Might you also consider the progressive Left -- that reveled in the "decolonization" of Oct. 7, rips down hostage posters, and screams "from the river to the sea". Perhaps progressives' baseless accusations of apartheid, genocide, colonization, and "white oppressors", might whip up hate on the Left?
I get it... it is much easier to condemn barbaric Israel than to reflect on the possibility that your progressive allies have abandoned you.
I agree that antisemites come out of the woodwork when the topic of Israel comes up. Some are conflating Zionism with Judaism or outright bashing Judaism as a Satanic cult, etc. I am not Jewish, but have been a target for racial hatred by people who assume that I am Jewish, including complete strangers, especially prior to the large scale migration of Blacks from Chicago-Gary to Minneapolis-St. Paul in the early 1980s. The big daily newspapers were fueling a panic among whites about the Black invasion. I think that put a damper on the antisemitism.

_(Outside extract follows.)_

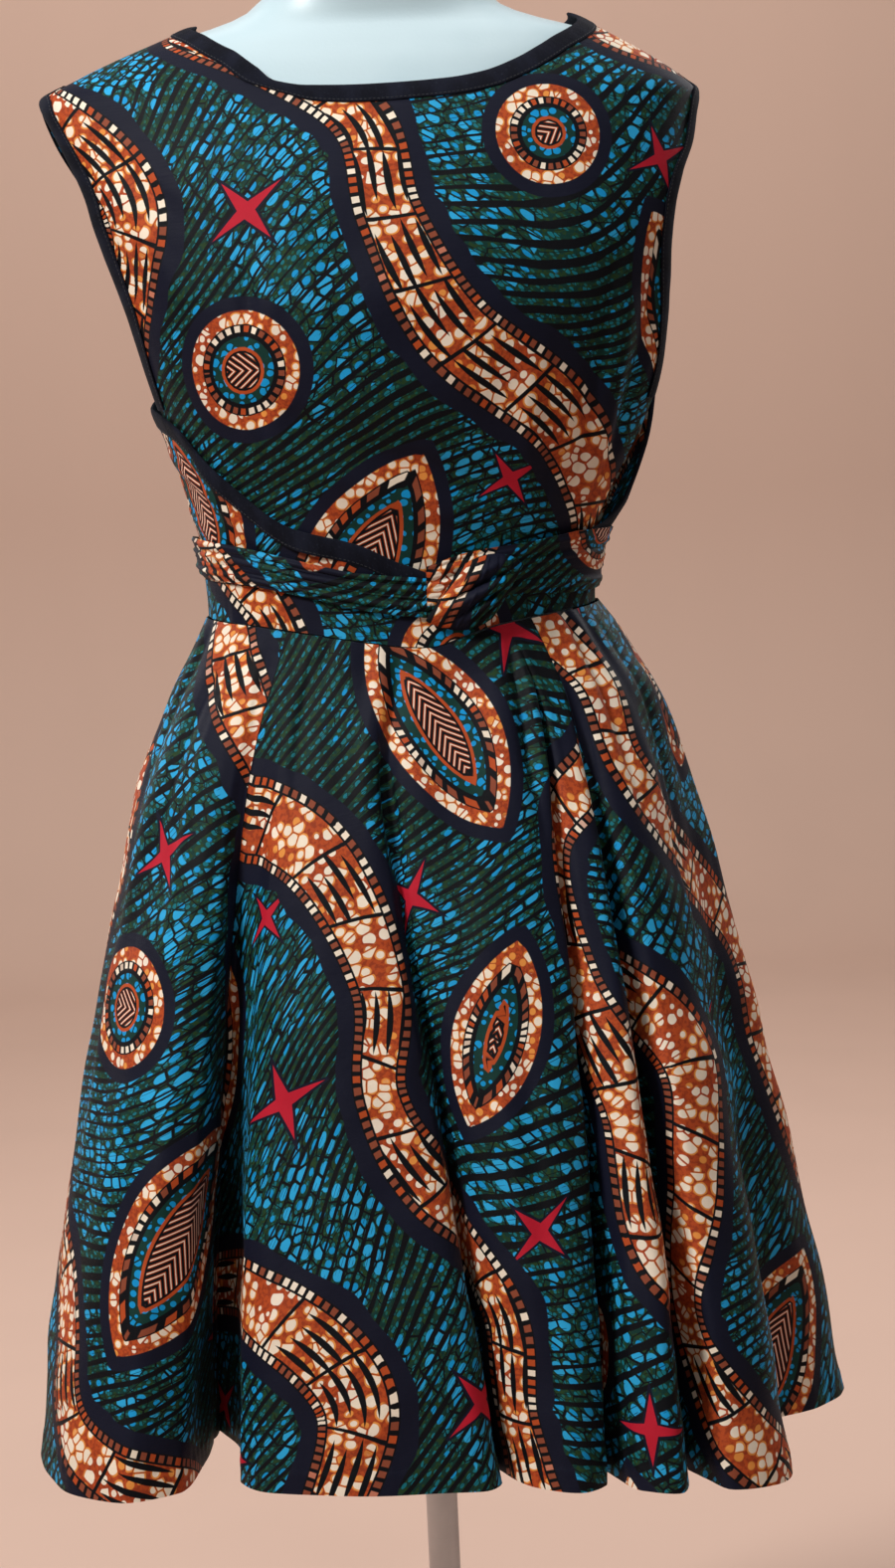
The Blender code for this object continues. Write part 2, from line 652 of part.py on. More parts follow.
def add_form(materials, collection):
    """The torso: rings lofted through the form's table, closed with a flat foot and a flat neck."""
    angle = np.arange(FORM_SIDES) * 360.0 / FORM_SIDES
    rise, width, front, back = [column(FORM, FORM_COLUMNS, name)[::-1, None] for name in FORM_COLUMNS]
    angle = np.broadcast_to(angle, (len(rise), FORM_SIDES))
    x, y = section(angle, width, width, front, back)
    points = np.stack([x, y, np.broadcast_to(WAIST_HEIGHT + rise, x.shape)], axis=-1)
    mesh = grid_mesh("dress_form", points, closed=True)
    build = bmesh.new()
    build.from_mesh(mesh)
    bmesh.ops.holes_fill(build, edges=build.edges, sides=FORM_SIDES)
    bmesh.ops.recalc_face_normals(build, faces=build.faces)
    build.to_mesh(mesh)
    build.free()
    add_object("dress_form", mesh, materials["form_shell"], collection)


def add_turned(name, profile, steps, material, collection):
    """A solid of revolution about +Z from a profile that runs down its outer side."""
    build = bmesh.new()
    verts = [build.verts.new((radius, 0, height)) for radius, height in profile]
    for first, second in zip(verts, verts[1:]):
        build.edges.new((first, second))
    mesh = bpy.data.meshes.new(name)
    build.to_mesh(mesh)
    build.free()
    item = add_object(name, mesh, material, collection)
    turn = item.modifiers.new("turn", "SCREW")
    turn.steps = turn.render_steps = steps
    turn.use_merge_vertices = True
    turn.merge_threshold = 0.0001
    return item


def add_stand(materials, collection):
    """A pole with a flange under the form, standing in the hub of a round base."""
    metal = materials["stand_metal"]
    form_foot = WAIST_HEIGHT + FORM[0][0]
    flange_top = form_foot - GAP
    flange_bottom = flange_top - FLANGE_THICKNESS
    pole_foot = HUB_HEIGHT + GAP
    pole = (
        (0, flange_top),
        (FLANGE_RADIUS - 0.001, flange_top),
        (FLANGE_RADIUS, flange_top - 0.001),
        (FLANGE_RADIUS, flange_bottom),
        (POLE_RADIUS + 0.004, flange_bottom - 0.003),
        (POLE_RADIUS, flange_bottom - 0.012),
        (POLE_RADIUS, pole_foot),
        (0, pole_foot),
    )
    add_turned("stand_pole", pole, POLE_SIDES, metal, collection)
    base = [(0, HUB_HEIGHT), (HUB_RADIUS - 0.002, HUB_HEIGHT), (HUB_RADIUS, HUB_HEIGHT - 0.002)]
    base.append((HUB_RADIUS, BASE_THICKNESS + 0.002))
    base.append((HUB_RADIUS + 0.002, BASE_THICKNESS))
    for turn in np.radians(np.linspace(90, 0, 4)):
        radius = BASE_RADIUS - BASE_EDGE * (1 - math.cos(turn))
        base.append((radius, BASE_THICKNESS - BASE_EDGE * (1 - math.sin(turn))))
    base += [(BASE_RADIUS, FOOT_CHAMFER), (BASE_RADIUS - FOOT_CHAMFER, 0), (0, 0)]
    add_turned("stand_base", base, BASE_SIDES, metal, collection)


def main():
    for item in list(bpy.data.objects):
        bpy.data.objects.remove(item)
    collection = bpy.data.collections.new("ankara_wax_print_dress")
    bpy.context.scene.collection.children.link(collection)
    materials = {name: make_material(name) for name in COLOURS}
    add_form(materials, collection)
    add_stand(materials, collection)
    add_bodice(materials, collection)
    add_wraps(materials, collection)
    add_waist(materials, collection)
    add_skirt(materials, collection)


main()
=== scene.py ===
"""A wrap-waist wax print dress on a limbless dress form: fine cloth, its print and the studio.

Metres, +Z up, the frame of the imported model: the dress faces -Y. Left and right are as seen from
the front, so right is +X. Heights in the tables are rises above the waist line, and angles are
degrees from the centre front towards +X.
The print is a generic one: blue pebbles on green between dark lines, rust bands with bead borders,
leaf and disc medallions and red stars, laid out here and repeated over the cloth.
"""

import math

import bpy
import numpy as np
from mathutils import Matrix, kdtree


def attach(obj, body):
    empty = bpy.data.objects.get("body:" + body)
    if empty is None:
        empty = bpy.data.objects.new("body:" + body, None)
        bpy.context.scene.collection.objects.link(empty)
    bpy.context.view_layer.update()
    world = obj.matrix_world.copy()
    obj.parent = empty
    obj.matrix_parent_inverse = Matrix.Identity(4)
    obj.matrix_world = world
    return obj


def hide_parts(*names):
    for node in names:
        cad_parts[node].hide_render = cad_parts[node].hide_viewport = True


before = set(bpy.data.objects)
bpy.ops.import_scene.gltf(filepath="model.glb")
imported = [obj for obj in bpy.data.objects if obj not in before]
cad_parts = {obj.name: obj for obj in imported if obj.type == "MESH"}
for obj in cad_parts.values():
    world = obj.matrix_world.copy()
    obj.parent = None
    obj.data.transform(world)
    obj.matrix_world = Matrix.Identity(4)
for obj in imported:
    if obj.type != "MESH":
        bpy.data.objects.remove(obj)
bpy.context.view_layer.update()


# ---------------------------------------------------------------------------------------------
# Sizes and tables of the object, as in its solid model

# Driving dimensions
WAIST_HEIGHT = 1.030
CLOTH = 0.0012
BINDING = 0.0014
BINDING_WIDTH = 0.014
GAP = 0.0003
BODICE_BOTTOM_RISE = -0.022
WAISTBAND_WIDTH = 0.028
POLE_RADIUS = 0.0125
FLANGE_RADIUS = 0.040
FLANGE_THICKNESS = 0.006
BASE_RADIUS = 0.170
BASE_THICKNESS = 0.012
BASE_EDGE = 0.004
HUB_RADIUS = 0.030
HUB_HEIGHT = 0.022
ROUNDING = 0.88  # power on sine and cosine: 1 is an ellipse, less is squarer

# Distances of each layer's middle surface out from the bodice's middle surface
LAYER = 0.0026
KNOT_THICKNESS = 0.0026
BINDING_OUT = CLOTH / 2 + GAP + BINDING / 2
WRAP_OUT = LAYER
SASH_OUT = WRAP_OUT + BINDING_OUT + 0.7 * LAYER
CROSSING_OUT = SASH_OUT + LAYER
KNOT_OUT = CROSSING_OUT + CLOTH / 2 + KNOT_THICKNESS / 2 + 1.5 * GAP

# Each table below is read by its first column.

# The worn bodice: rise, half-widths towards -X and +X, depths to the front and back
FIGURE = (
    (-0.080, 0.146, 0.149, 0.112, 0.104),
    (-0.050, 0.140, 0.143, 0.106, 0.097),
    (-0.020, 0.138, 0.140, 0.104, 0.094),
    (0.020, 0.141, 0.146, 0.107, 0.095),
    (0.060, 0.148, 0.168, 0.115, 0.099),
    (0.100, 0.160, 0.186, 0.126, 0.104),
    (0.145, 0.177, 0.200, 0.137, 0.108),
    (0.190, 0.194, 0.209, 0.141, 0.111),
    (0.240, 0.212, 0.221, 0.134, 0.112),
    (0.290, 0.230, 0.229, 0.119, 0.108),
    (0.345, 0.2445, 0.2322, 0.094, 0.096),
    (0.355, 0.2426, 0.2220, 0.0885, 0.091),
    (0.368, 0.2187, 0.2045, 0.081, 0.085),
    (0.380, 0.1920, 0.1849, 0.0735, 0.077),
    (0.392, 0.1613, 0.1638, 0.066, 0.069),
    (0.4045, 0.1290, 0.1410, 0.0595, 0.062),
)

# The form inside it: rise, half-width, depths to the front and back
FORM = (
    (-0.300, 0.138, 0.094, 0.102),
    (-0.292, 0.149, 0.103, 0.112),
    (-0.240, 0.160, 0.109, 0.124),
    (-0.180, 0.160, 0.108, 0.124),
    (-0.120, 0.150, 0.103, 0.114),
    (-0.060, 0.133, 0.096, 0.096),
    (-0.020, 0.125, 0.091, 0.087),
    (0.020, 0.126, 0.093, 0.086),
    (0.060, 0.132, 0.102, 0.090),
    (0.100, 0.140, 0.114, 0.095),
    (0.145, 0.149, 0.125, 0.099),
    (0.190, 0.155, 0.130, 0.102),
    (0.240, 0.158, 0.123, 0.104),
    (0.290, 0.163, 0.109, 0.100),
    (0.330, 0.174, 0.094, 0.092),
    (0.358, 0.184, 0.081, 0.084),
    (0.372, 0.182, 0.074, 0.078),
    (0.382, 0.1745, 0.068, 0.071),
    (0.392, 0.1575, 0.062, 0.065),
    (0.398, 0.1305, 0.058, 0.060),
    (0.403, 0.116, 0.056, 0.058),
    (0.4095, 0.0965, 0.056, 0.058),
    (0.4168, 0.087, 0.056, 0.057),
    (0.424, 0.0785, 0.056, 0.057),
    (0.442, 0.066, 0.056, 0.056),
    (0.465, 0.060, 0.055, 0.055),
    (0.502, 0.058, 0.053, 0.053),
    (0.514, 0.054, 0.049, 0.049),
    (0.520, 0.044, 0.039, 0.039),
)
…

Ethnic cleansing was baked into the project to established a Jewish state, in my opinion. It began on a large scale in 1947-48. The mass migration of Jews from majority Muslim countries, including Arab Jews was not the result of a spontaneous eruption of antisemitism in the the Muslim world. It was encouraged by Israel and great power sponsors, including via transfer agreements and terrorist attacks. Avi Shlaim, who migrated from Iraq to Israel as a child discusses this transfer of Jews from majority Muslim countries in his book, "Three World's, Memoirs of an Arab Jew." I was shocked by the antipathy toward Jews expressed by Theodore Hertzl in his book about building a Jewish state and in some other writings. There was already an organized Zionist movement among Jews in Russia because of the persecution of Jews, the pograms. And there were Christian Zionists, who wanted to ship Jews to the holy land to hasten the second coming of Christ.